21 мая часов в 11 позвонил мне известный рамонский книгочей Николай Иванович Иванов. Начались хлопоты. «Грозой умылся дол вечерний и полудымка над рекой. Сыновний мир и мир дочерний! Благослови и мой покой», - бесконечно, реквиемом хорально звучали во мне торжественные самойловские строки.
На другой день, в присутствии небольшой группки поэтов и писателей из Воронежа, схоронили поэта рядом с мамой, как он завещал, а не в безымянном общем месте, благодаря начальственной помощи Александра Евгеньевича Метёлкина и администрации дома престарелых. Ближайшие его друзья, мы сели помянуть поэта в дворике Авдеевых, вспоминая по кругу головушку умную и забубённую.
А схоронили мы не почётного гражданина Рамони, не лауреата какой-нибудь её премии, не человека года – нет. Схоронили мы тело старого поэта, а с ним и нечто большее званий и земных наград, - схоронили возможность создания самойловского. Потому вдвойне и втройне ценнее становится то, что осталось у Рамони, у России от поэта. Это его стихи. А в стихах его душа, мятущаяся душа поэта Самойлова! Она навсегда с нами, мы её ощущаем, читая его сочинения. Потом душу поэта ощутят другие своими душами, ощутят её живое и трепетное звучание те, кто сменит на этой земле нас и иных...
Какая долгая метель!
Снега идут, не утихая.
А с крыш сосульки подтекают
В сугробов взбитую постель.
Какие чистые снега!
И пыль серебряная вьётся.
А сердце бьётся, бьётся, бьётся…
Говорили у гроба все, но говорили, казалось, что-то не то: слишком мелко и обыденно говорили.
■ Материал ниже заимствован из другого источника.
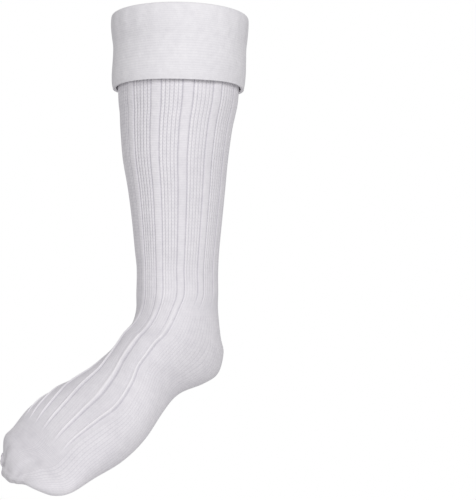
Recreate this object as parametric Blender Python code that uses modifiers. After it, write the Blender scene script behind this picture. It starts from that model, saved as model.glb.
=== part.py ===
"""Knee-length ribbed kilt hose sock for the right foot, worn on a hanging foot.

Metres. The leg runs down the Z axis from the fold of the turnover at the origin, the toes
point towards -Y and the inner side of the ankle faces +X. The foot hangs toes down and leans
inwards. The pieces are the turnover cuff, the ribbed leg with its instep, the heel pocket, the
plain sole and the toe cap, each a hollow knitted wall.
"""

import math

import bmesh
import bpy
from mathutils import Vector

# Driving sizes
SOCK_HEIGHT = 0.450  # fold of the turnover to the lowest toe
FOOT_LENGTH = 0.180  # leg centre line to the tip of the toes
FOOT_WIDTH = 0.104  # across the ball of the foot
CUFF_HEIGHT = 0.072  # depth of the turnover, fold to hem
WALL = 0.0020  # knitted wall of the leg and foot
CUFF_WALL = 0.0030  # brushed reverse side of the turnover
LAYER_AIR = 0.0020  # loose air between the leg and the turnover
RIB_RELIEF = 0.0012  # how far each narrow rib stands out of the broad panels
RIB_REPEATS = 12  # broad panel and narrow rib, round the leg
LIP_DEPTH = 0.020  # the turnover's inner layer, from the fold down to the leg
SEAM_GAP = 0.0003  # clearance where two pieces meet
STEP = 0.018  # half that clearance along the sections, in rows
EDGE = 0.6  # half that clearance round the leg, in degrees of knitting
HEEL_SUNK = RIB_RELIEF / 2  # the plain knit lies between the panels and the ribs

# Sections from the fold of the turnover to the toes. The reach and drop of the front and
# back edges are shares of FOOT_LENGTH and SOCK_HEIGHT, the half widths are shares of
# FOOT_WIDTH. "square" is the power of the rounded section, "lean" turns it towards the inner
# side in degrees, "rib_turn" is where the rib over the shin lies and "pitch" the angle
# between ribs over the instep, both in degrees.
COLUMNS = ("front", "front_drop", "back", "back_drop", "inner", "outer",
           "square", "lean", "rib_turn", "pitch")
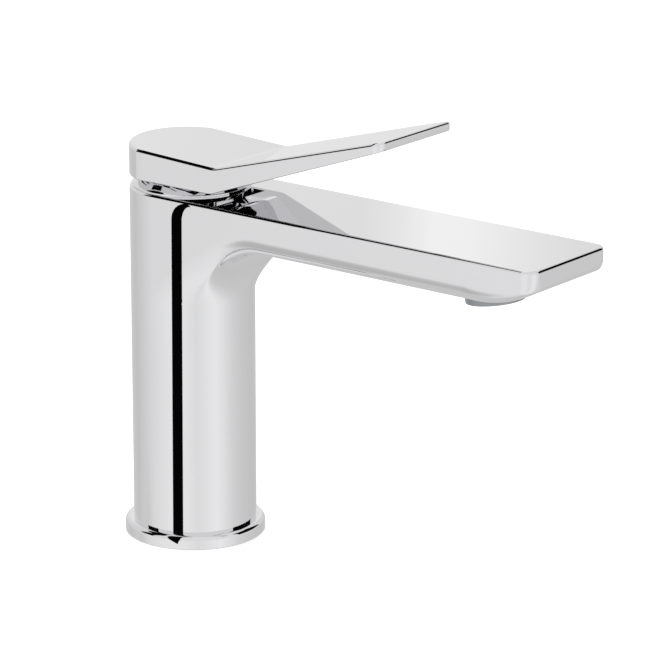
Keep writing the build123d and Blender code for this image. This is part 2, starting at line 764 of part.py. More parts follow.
# ---------------------------------------------------------------- aerator housing
with BuildPart() as aerator_housing:
    with BuildSketch(aer_plane.offset(-aerator_out)):
        Circle(aerator_r)
    extrude(amount=aerator_out + aerator_depth - washer_t)
    with BuildSketch(aer_plane.offset(aerator_lip - aerator_out)):
        Circle(aerator_r - aerator_wall)
    extrude(amount=aerator_out + aerator_depth, mode=Mode.SUBTRACT)
    with BuildSketch(aer_plane.offset(-aerator_out)):
        Circle(aerator_r - aerator_wall - aerator_lip)
    extrude(amount=aerator_lip, mode=Mode.SUBTRACT)
aerator_housing.part.label = "aerator_housing"
export_step(aerator_housing.part, "parts/aerator_housing.step")

# ---------------------------------------------------------------- aerator core
with BuildPart() as aerator_core:
    with BuildSketch(aer_plane.offset(aerator_lip - aerator_out)):
        Circle(aerator_r - aerator_wall - core_gap)
        Circle(core_hole_r, mode=Mode.SUBTRACT)
        with PolarLocations(core_ring_r, core_holes):
            Circle(core_hole_r, mode=Mode.SUBTRACT)
    extrude(amount=core_h)
aerator_core.part.label = "aerator_core"
export_step(aerator_core.part, "parts/aerator_core.step")

# ---------------------------------------------------------------- aerator screens
screen_z = aerator_lip - aerator_out + core_h
with BuildPart() as aerator_screens:
    for level in (0, 1):
        with BuildSketch(aer_plane.offset(screen_z + level * screen_pitch)):
            Circle(aerator_r - aerator_wall - core_gap)
            for ring, count in zip(screen_rings, screen_counts):
                with PolarLocations(ring, count):
                    Circle(screen_hole_r, mode=Mode.SUBTRACT)
        extrude(amount=screen_t)
aerator_screens.part.label = "aerator_screens"
export_step(aerator_screens.part, "parts/aerator_screens.step")

# ---------------------------------------------------------------- aerator washer
with BuildPart() as aerator_washer:
    with BuildSketch(aer_plane.offset(aerator_depth - washer_t)):
        Circle(aerator_r - seal_gap)
        Circle(chamber_r, mode=Mode.SUBTRACT)
    extrude(amount=washer_t)
aerator_washer.part.label = "aerator_washer"
export_step(aerator_washer.part, "parts/aerator_washer.step")
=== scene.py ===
"""Single-lever basin mixer: its visible pieces, finishes, studio and camera.

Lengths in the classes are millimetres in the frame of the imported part: origin on the
column axis at the deck plane, +X along the spout, +Z up, mirror plane y = 0.
"""

import json
import logging
import math
from dataclasses import dataclass
from enum import Enum

import bmesh
import bpy
from mathutils import Matrix, Vector
from mathutils.bvhtree import BVHTree
from mathutils.interpolate import poly_3d_calc

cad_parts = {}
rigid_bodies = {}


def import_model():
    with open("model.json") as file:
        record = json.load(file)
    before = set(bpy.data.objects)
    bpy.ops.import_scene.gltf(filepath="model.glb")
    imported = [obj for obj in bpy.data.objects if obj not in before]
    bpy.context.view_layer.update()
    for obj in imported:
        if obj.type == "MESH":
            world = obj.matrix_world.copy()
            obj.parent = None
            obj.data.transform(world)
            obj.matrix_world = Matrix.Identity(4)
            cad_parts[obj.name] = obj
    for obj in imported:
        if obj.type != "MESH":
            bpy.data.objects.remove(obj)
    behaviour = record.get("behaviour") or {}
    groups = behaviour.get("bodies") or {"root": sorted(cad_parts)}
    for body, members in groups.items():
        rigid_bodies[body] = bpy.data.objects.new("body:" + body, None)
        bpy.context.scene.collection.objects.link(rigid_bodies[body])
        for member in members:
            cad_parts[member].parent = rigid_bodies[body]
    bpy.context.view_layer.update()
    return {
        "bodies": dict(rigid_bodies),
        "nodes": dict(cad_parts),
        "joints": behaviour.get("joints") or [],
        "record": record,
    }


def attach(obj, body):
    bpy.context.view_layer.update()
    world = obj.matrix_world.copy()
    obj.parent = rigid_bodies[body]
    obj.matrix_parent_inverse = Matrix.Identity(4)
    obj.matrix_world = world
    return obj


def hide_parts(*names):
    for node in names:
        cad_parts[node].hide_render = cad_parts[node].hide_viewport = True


MM = 0.001
CLOUD_SHARE = 0.6
TONE_ENDS = (0.35, 0.65)
BUMP_DEPTH = 0.00005
LOG = logging.getLogger("basin_mixer")
Point = tuple[float, float, float]
Flat = tuple[float, float]


class Body(Enum):
    """Moving groups of the mixer."""

    FAUCET = "faucet"
    ROTOR = "rotor"
    LEVER = "lever"
    DISC = "disc"


# ------------------------------------------------------------------------------ mesh work
def circle(radius: float, steps: int) -> list[Flat]:
    """Points of a circle round the origin, from +X on."""
    turns = [2 * math.pi * i / steps for i in range(steps)]
    return [(radius * math.cos(turn), radius * math.sin(turn)) for turn in turns]


class Shell:
    """A mesh under construction from rings of points, in millimetres."""

    def __init__(self, name: str) -> None:
        """Starts an empty mesh.

        Args:
            name: Name of the piece.
        """
        self.name = name
        self.bm = bmesh.new()

    def ring(self, points: list[Point]) -> list[bmesh.types.BMVert]:
        """Adds points and returns their vertices.

        Args:
            points: Places in millimetres.

        Returns:
            The new vertices, in order.
        """
        return [self.bm.verts.new([c * MM for c in p]) for p in points]

    def face(self, verts: list[bmesh.types.BMVert]) -> None:
        """Adds one face unless two of its corners are one vertex.

        Args:
            verts: Corners in order.
        """
        if len(set(verts)) == len(verts) and len(verts) > 2:
            self.bm.faces.new(verts)

    def bridge(
        self,
        first: list[bmesh.types.BMVert],
        second: list[bmesh.types.BMVert],
        closed: bool = True,
    ) -> None:
        """Joins two rings of equal length with quads.

        Args:
            first: One ring.
            second: The other ring.
            closed: Whether the last point joins the first.
        """
        count = len(first)
        for i in range(count if closed else count - 1):
            j = (i + 1) % count
            self.face([first[i], first[j], second[j], second[i]])

    def lathe(self, profile: list[Flat], steps: int = 128) -> None:
        """Turns a closed profile about the Z axis.

        Args:
            profile: Points as radius and height, in order.
            steps: Segments round the axis.
        """
        rings = [self.ring([(x, y, z) for x, y in circle(r, steps)]) for r, z in profile]
        for first, second in zip(rings, rings[1:] + rings[:1]):
            self.bridge(first, second)

    def plug(self, radius: float, low: float, high: float, steps: int = 96) -> None:
        """Adds a closed upright cylinder on the Z axis.

        Args:
            radius: Its radius.
            low: Height of its bottom.
            high: Height of its top.
            steps: Segments round the axis.
        """
        flat = circle(radius, steps)
        bottom = self.ring([(x, y, low) for x, y in flat])
        top = self.ring([(x, y, high) for x, y in flat])
        self.bridge(bottom, top)
        self.face(bottom)
        self.face(top)

    def build(self, material: bpy.types.Material, place: Matrix | None = None) -> bpy.types.Object:
        """Cleans the mesh and makes the object.

        Args:
            material: Finish of every face.
            place: Optional transform of the mesh itself.

        Returns:
            The object, at the origin.
        """
        bmesh.ops.remove_doubles(self.bm, verts=self.bm.verts, dist=1e-7)
        bmesh.ops.dissolve_degenerate(self.bm, dist=1e-7, edges=self.bm.edges)
        bmesh.ops.recalc_face_normals(self.bm, faces=self.bm.faces)
        if place is not None:
            bmesh.ops.transform(self.bm, matrix=place, verts=self.bm.verts)
        mesh = bpy.data.meshes.new(self.name)
        self.bm.to_mesh(mesh)
        self.bm.free()
        mesh.materials.append(material)
        obj = bpy.data.objects.new(self.name, mesh)
        bpy.context.scene.collection.objects.link(obj)
        return obj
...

И я говорил так же, наверное, сказав о том, что жить теперь Рамони в ином измерении, без Самойлова, а как это будет выглядеть – представить и понять сложно.
В начале июня позвонил Николай Иванович Иванов: «Слушай, могила Виктора Ивановича – сплошные венки и букеты цветов. Креста уже не видно. И фотография его в хорошей раме, и он на ней молодой и красивый! Столько уже у него народу перебывало!» А я тогда мысленно добавил: «И это только начало». Потом, потом всё отстоится и осознается. И памятник потом Рамонь ему поставит, и улицу поэтом назовёт, а пока всё как есть.